Well, I have to go now W, as urgent work to do: I need to pose for some Wild Women in the Wilderness magazine with Mr Putty from next door, before filling out an audience to applaud that hatchet man, Johnnie. Whatever I meant to write to you about can wait – I need to check back with the hockey moms, and then you can check with your hickies about it too. I think it had something to do with triangles, but can’t be sure.
Yours sincerely,
Sissy Paled-Into-Non-Existence
(Spokesmom for Guns for Kids)
p.s. Check the next edition of What Why Whatever for Moose-Head Soup – it’s great W.
p.p.s. Triangles: what am I doing wrong W? It just doesn’t seem fair: you talk a lot of clever stuff in a krypton way, and they glorify you on a calendar. I get asked about the economy, and I tell people to save money by eating the people they accidentally shoot (it worked for Cheesey), and I get told I’ve gone off on a triangle. I’ve seen it on CSI: they use triangles to figure out where the food is too. How do you do so well W?

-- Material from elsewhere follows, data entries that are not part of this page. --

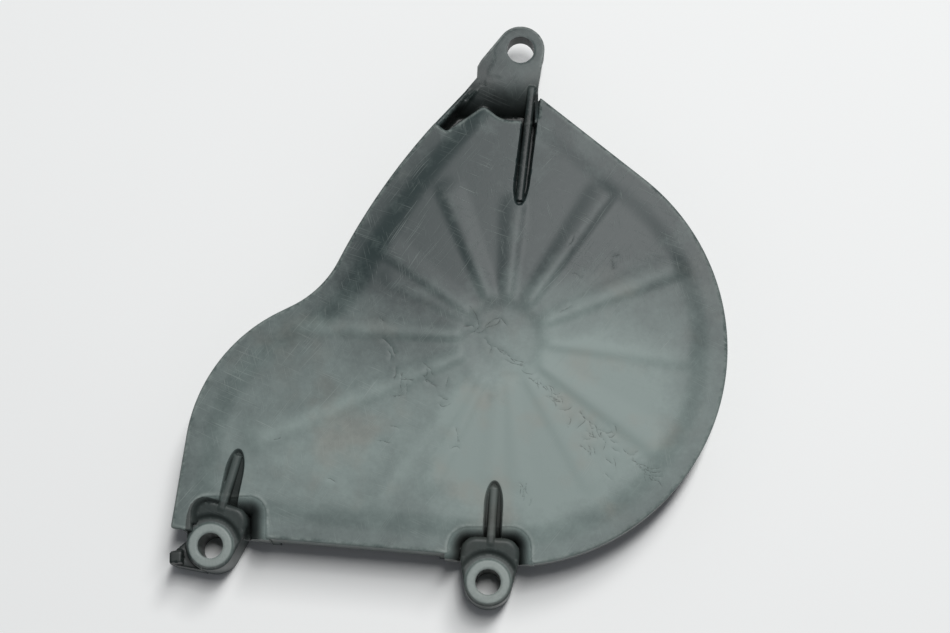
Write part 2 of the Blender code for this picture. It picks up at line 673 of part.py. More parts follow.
def main():
    for obj in list(bpy.data.objects):
        bpy.data.objects.remove(obj)
    cover = build_shell()
    gap = FOOT_GAP_X
    openings = [
        prism("chain_exit", CHAIN_EXIT, -2, CHAIN_EXIT_Z),
        prism("foot_gap", ((gap[0], -80), (gap[1], -80), (gap[1], -60), (gap[0], -60)), -2, FOOT_GAP_Z),
        prism("round_gap", sector(*ROUND_GAP), -2, ROUND_GAP_Z),
    ]
    for tool in openings:
        cut(cover, tool)
    solids, holes = [], []
    for name, lug in LUGS.items():
        more, bores = build_lug(name, lug)
        solids += more
        holes += bores
    more, bores = build_ear()
    solids += more + build_hook()
    holes += bores
    for tool in solids:
        add(cover, tool)
    for tool in holes:
        cut(cover, tool)
    cover.data.materials.append(nylon())
    cover.data.shade_smooth()
    cover.data.set_sharp_from_angle(angle=math.radians(32))


if __name__ == "__main__":
    main()
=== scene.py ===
"""Studio scene of a used motorcycle sprocket cover, moulded in black filled nylon.

The cover is rebuilt here in fine detail: a height field carries the rim band, the fan of soft
ridges, the dish over the shaft, the rolled edges of the bays, the lugs, the ear, the gussets and
the dark scratches. Walls drop from its edge, and the same hollow lies under it as in the plain solid.
"""

import math
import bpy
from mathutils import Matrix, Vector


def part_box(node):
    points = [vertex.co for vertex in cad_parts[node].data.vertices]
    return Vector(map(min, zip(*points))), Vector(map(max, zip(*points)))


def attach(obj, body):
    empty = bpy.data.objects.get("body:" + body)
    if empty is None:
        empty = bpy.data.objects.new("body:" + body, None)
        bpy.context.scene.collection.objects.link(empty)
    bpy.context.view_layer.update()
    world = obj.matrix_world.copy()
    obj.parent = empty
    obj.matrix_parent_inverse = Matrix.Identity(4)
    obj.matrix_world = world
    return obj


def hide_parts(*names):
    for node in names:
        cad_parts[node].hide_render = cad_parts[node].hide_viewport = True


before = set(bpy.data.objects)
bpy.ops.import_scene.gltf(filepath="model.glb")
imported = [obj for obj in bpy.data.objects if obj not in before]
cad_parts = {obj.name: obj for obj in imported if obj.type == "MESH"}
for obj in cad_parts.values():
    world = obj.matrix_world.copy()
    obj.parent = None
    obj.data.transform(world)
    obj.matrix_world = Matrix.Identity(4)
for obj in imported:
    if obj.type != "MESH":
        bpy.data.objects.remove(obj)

from types import SimpleNamespace

import bmesh
import bpy
import numpy as np
from bpy.props import FloatProperty, FloatVectorProperty, PointerProperty
from mathutils import Matrix, Vector
from mathutils.geometry import delaunay_2d_cdt
from mathutils.kdtree import KDTree

bl_info = {
    "name": "Sprocket cover studio",
    "version": (1, 0, 0),
    "blender": (4, 5, 0),
    "location": "View3D > Sidebar > Cover",
    "description": "Builds a worn nylon sprocket cover and a pale studio round it",
    "category": "Add Mesh",
}

MM = 0.001
NOWHERE = -50.0  # height that a form gets, in millimetres, where it doesn't reach

# Plan of the skin, in millimetres about the sprocket shaft; a corner is its place and its radius
ROUND_CENTRE = (1.35, -1.6)
ROUND_R = 72.6
ROUND_FROM, ROUND_TO = -84.2, 51.0  # ends of the round side, in degrees
NECK_X = 11.8
LOWER_CORNER = (-109.0, -61.9)
FOOT_START = (-77.2, -65.4)
FOOT_FALL = 0.0845  # how far the lower edge falls for each millimetre to the right
TAIL_FLANK = ((-22.9, 74.3, 0.6), (-41.7, 53.1, 220.0), (-60.2, 16.8, 34.0), (-100.2, -3.0, 55.0))
EAR_RIM = ((11.8, 75.8, 1.2), (5.6, 74.7, 0.8), (-0.4, 74.9, 9.5), (-6.6, 80.2, 2.2), (-19.2, 71.2, 1.4))

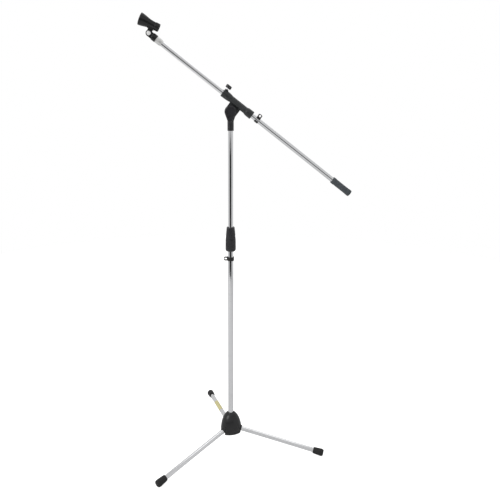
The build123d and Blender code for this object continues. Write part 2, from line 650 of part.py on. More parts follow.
def boom_grip():
    """The rubber grip on the boom's rear end: a plain middle between two slightly wider bands."""
    band = 12.0
    grip = turned_x([
        (GRIP_END, 0),
        (GRIP_END, GRIP_RADIUS - 1.6),
        (GRIP_END + 0.6, GRIP_RADIUS - 0.5),
        (GRIP_END + 1.8, GRIP_RADIUS),
        (GRIP_END + band, GRIP_RADIUS),
        (GRIP_END + band, GRIP_RADIUS - 0.5),
        (GRIP_FRONT - band, GRIP_RADIUS - 0.5),
        (GRIP_FRONT - band, GRIP_RADIUS),
        (GRIP_FRONT - 1.2, GRIP_RADIUS),
        (GRIP_FRONT, GRIP_RADIUS - 1.0),
        (GRIP_FRONT, 0),
    ])
    return grip - bar_x(BOOM_RADIUS, BOOM_REAR, GRIP_FRONT + 1)


def boom_end_plug():
    return bar_x(BOOM_RADIUS - BOOM_WALL, BOOM_REAR + 0.3, BOOM_REAR + 14)


# ---- microphone clip ----
BASE_START = COLLAR_END_X + 0.2
BASE_END = 317.5
BASE_RADIUS = 11.0
FORK_RADIUS = 9.2
TONGUE_HALF = 3.0
FORK_OUTER = 8.0
INSERT_RADIUS = 9.5


def clip_base():
    """The clip's foot, in the boom's frame: screwed on the adaptor, with a fork for the hinge."""
    base = turned_x([
        (BASE_START, 0),
        (BASE_START, BASE_RADIUS - 0.8),
        (BASE_START + 0.8, BASE_RADIUS),
        (BASE_END - 2, BASE_RADIUS),
        (BASE_END, BASE_RADIUS - 1.5),
        (BASE_END, 0),
    ])
    ear = bar_y(FORK_RADIUS, -FORK_OUTER, FORK_OUTER, HINGE_X)
    ear += block((BASE_END - 1, HINGE_X), (-FORK_OUTER, FORK_OUTER), (-FORK_RADIUS, FORK_RADIUS))
    base += ear
    gap = TONGUE_HALF + CLEARANCE
    base -= block((BASE_END, HINGE_X + 12), (-gap, gap), (-12, 12))
    base -= bar_x(INSERT_RADIUS, BASE_START - 1, BASE_START + 11.5)
    base -= bar_y(6.5, FORK_OUTER - 1.4, FORK_OUTER + 1, HINGE_X)
    base -= hex_y(8.0, -FORK_OUTER - 1, -FORK_OUTER + 3.2, HINGE_X)
    return base - bar_y(2.5, -10, 10, HINGE_X)


def clip_thread_insert():
    insert = bar_x(INSERT_RADIUS, BASE_START + 0.8, BASE_START + 11.5)
    return insert - bar_x(THREAD_RADIUS, BASE_START - 1, BASE_START + 12)


def clip_bolt():
    """The hinge's bolt, with a domed head in front."""
    head = turned_x([(6.6, 0), (6.6, 6.3), (8.6, 6.3), (9.8, 5.4), (10.4, 3.6), (10.6, 0)])
    bolt = Rot(0, 0, 90) * head + bar_y(2.5, -8.6, 6.6)
    return Pos(HINGE_X, 0, 0) * bolt


def clip_nut():
    nut = hex_y(8.0, -FORK_OUTER - 0.8, -FORK_OUTER + 3.2, HINGE_X)
    return nut - bar_y(2.5, -12, 0, HINGE_X)


def clip_body():
    """The microphone holder, in the clip's frame: a flared split sleeve on a tongue."""
    outline = [
        (-9.0, 12.2),
        (0, 12.5),
        (10, 13.5),
        (20, 15.7),
        (30, 17.9),
        (CLIP_WIDE_X, 18.9),
    ]
    lip = [(CLIP_WIDE_X, 0), (CLIP_NARROW_X, 0), (CLIP_NARROW_X, 12.4), (-20.2, 13.0), (-10, 13.0)]
    body = smooth_turned_x(outline, lip)
    bore = turned_x([
        (CLIP_NARROW_X - 1, 0),
        (CLIP_NARROW_X - 1, CLIP_BORE_RADIUS),
        (0, CLIP_BORE_RADIUS),
        (20, 12.7),
        (CLIP_WIDE_X + 1, 16.6),
        (CLIP_WIDE_X + 1, 0),
    ])
    slot = block((CLIP_NARROW_X - 1, CLIP_WIDE_X + 1), (-7.0, 7.0), (0, 25))
    stem = block((-6.5, 8.0), (-TONGUE_HALF, TONGUE_HALF), (0, CLIP_AXIS_HEIGHT - 6))
    stem += block((-8.0, 11.0), (-7.0, 7.0), (12.0, CLIP_AXIS_HEIGHT - 6))
    stem += bar_y(FORK_RADIUS - 0.6, -TONGUE_HALF, TONGUE_HALF)
    body = Pos(0, 0, CLIP_AXIS_HEIGHT) * body + stem
    body -= Pos(0, 0, CLIP_AXIS_HEIGHT) * (bore + slot)
    return body - bar_y(2.5 + RUNNING_GAP, -10, 10)


# ---- assembly ----
def all_parts():
    parts = {
        "hub_bell": hub_bell(),
        "leg_carrier": leg_carrier(),
        "hub_base_plate": hub_base_plate(),
        "base_plate_screws": base_plate_screws(),
        "hub_bolt": hub_bolt(),
        "hub_washer": hub_washer(),
        "leg_pins": leg_pins(),
        "tube_plug_bottom": tube_plug_bottom(),
        "lower_tube": tube_z(LOWER_RADIUS, TUBE_WALL, TUBE_SEAT_Z, LOWER_TOP_Z),
        "leg_label": leg_frame(LEG_AZIMUTHS["rear"]) * leg_label(),
        "cable_clip_lower": LOWER_CLIP * cable_clip(LOWER_RADIUS, 11.0),
        "clutch_body": clutch_body(),
        "clutch_collet": clutch_collet(),
        "clutch_ring": clutch_ring(),
        "clutch_grip": clutch_grip(),
        "column_bush": column_bush(),
        "upper_tube": upper_tube(),
        "head_neck": head_neck(),
        "neck_screw": neck_screw(),
        "pivot_stud": pivot_stud(),
        "friction_disc": friction_disc(),
        "boom_sleeve": PIVOT * boom_sleeve(),
        "sleeve_bush_front": BOOM * sleeve_bush(SLEEVE_FRONT - 28),
        "sleeve_bush_rear": BOOM * sleeve_bush(SLEEVE_REAR + 4),
        "thumb_nut": BOOM * thumb_nut(),
        "pressure_pad": BOOM * pressure_pad(),
        "thumb_stud": BOOM * thumb_stud(),
        "thumb_knob": BOOM * thumb_knob(),
        "pivot_washer": pivot_washer(),
        "tilt_handle": tilt_handle(),
        "handle_nut": handle_nut(),
        "boom_tube": BOOM * boom_tube(),
        "boom_tip_adaptor": BOOM * boom_tip_adaptor(),
        "boom_grip": BOOM * boom_grip(),
        "boom_end_plug": BOOM * boom_end_plug(),
        "cable_clip_upper": BOOM * Pos(UPPER_CLIP_X, 0, 0) * cable_clip(BOOM_RADIUS, 10.0),
        "clip_base": BOOM * clip_base(),
        "clip_thread_insert": BOOM * clip_thread_insert(),
        "clip_bolt": BOOM * clip_bolt(),
        "clip_nut": BOOM * clip_nut(),
        "clip_body": CLIP * clip_body(),
    }
    for name, azimuth in LEG_AZIMUTHS.items():
        parts["leg_tube_" + name] = leg_frame(azimuth) * leg_tube()
        parts["leg_knuckle_" + name] = leg_frame(azimuth) * leg_knuckle()
        parts["rubber_foot_" + name] = rubber_foot(azimuth)
    return parts


def main():
    os.makedirs("parts", exist_ok=True)
    for name, shape in all_parts().items():
        solids = shape if isinstance(shape, list) else shape.solids()
        whole = solids[0] if len(solids) == 1 else Compound(children=list(solids))
        export_step(whole, os.path.join("parts", name + ".step"))


main()
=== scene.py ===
import json
from math import cos, pi, radians, sin, tan

import bpy
from mathutils import Matrix, Vector


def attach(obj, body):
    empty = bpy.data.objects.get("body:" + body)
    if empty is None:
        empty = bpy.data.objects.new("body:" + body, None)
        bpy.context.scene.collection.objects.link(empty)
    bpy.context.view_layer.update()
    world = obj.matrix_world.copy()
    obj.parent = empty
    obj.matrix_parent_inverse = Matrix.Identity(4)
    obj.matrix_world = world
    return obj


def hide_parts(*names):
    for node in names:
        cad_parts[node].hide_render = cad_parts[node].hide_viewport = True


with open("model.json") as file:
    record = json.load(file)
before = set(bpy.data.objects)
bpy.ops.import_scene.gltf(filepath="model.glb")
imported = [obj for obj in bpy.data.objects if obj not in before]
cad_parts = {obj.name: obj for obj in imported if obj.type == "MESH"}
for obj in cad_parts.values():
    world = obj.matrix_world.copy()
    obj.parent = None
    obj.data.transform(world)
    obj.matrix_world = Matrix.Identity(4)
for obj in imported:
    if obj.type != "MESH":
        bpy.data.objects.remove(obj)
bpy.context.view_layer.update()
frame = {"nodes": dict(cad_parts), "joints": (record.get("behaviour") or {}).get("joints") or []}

# The looks of a boom microphone stand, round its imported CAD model. Metres, +Z up, the floor at 0.
# Shapes are drawn in millimetres in a local frame of their own and scaled as they are made.

MM = 0.001
NODES = frame["nodes"]

# ---- driving dimensions, in degrees and millimetres ----
LEG_SLOPE = 9.9
COLUMN_WALL = 1.2
LEG_WALL = 1.2
BOOM_WALL = 1.0
RIM_RADIUS = 0.35
SEGMENTS = 96              # round a turned piece
ARC_STEPS = 4              # along a rounded corner
SHARP_ANGLE = 32.0         # edges turned more than this stay sharp

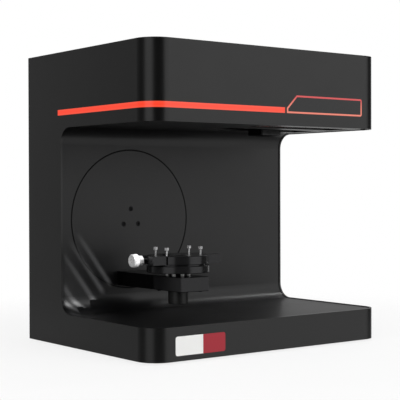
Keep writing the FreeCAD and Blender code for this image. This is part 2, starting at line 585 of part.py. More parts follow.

p.p.p.s Hippie didn’t do so well in that quiz – about 7 I think. Needs to read more of our emails I think.
p.p.p.p.s. What does the p.s. stuff mean in this letter? Johnnie’s people said it was “Please Sugar”, but being healthy, I’m not so sure about sugar anymore. Any ideas?
Please Sugar, don’t forget you only have 97 days left (unless you agree with Hippie, when you can have 104 days) before I get to sit in your chair. Any ideas how you’re going to promote yourself then? Have you ever been to a library? Johnnie reckons they have books in!! He is going senile, but that really is a ridiculous thought – honestly, who knows how to read in this country, apart from our secretaries? I can’t even get the talking books to fit in my VCR.
Your near fondest admirer*,
SPINE
*I wash my pretzels down with little paper cups of Miner beer, so nothing in my head except my tongue. And I know I don’t drink much, as the servings couldn’t wash out the wasp I’m still chewing on (that’s not in my mouth anyway... haven’t you seen how I walk? It’s why I don’t wander around the stage like Johnnie).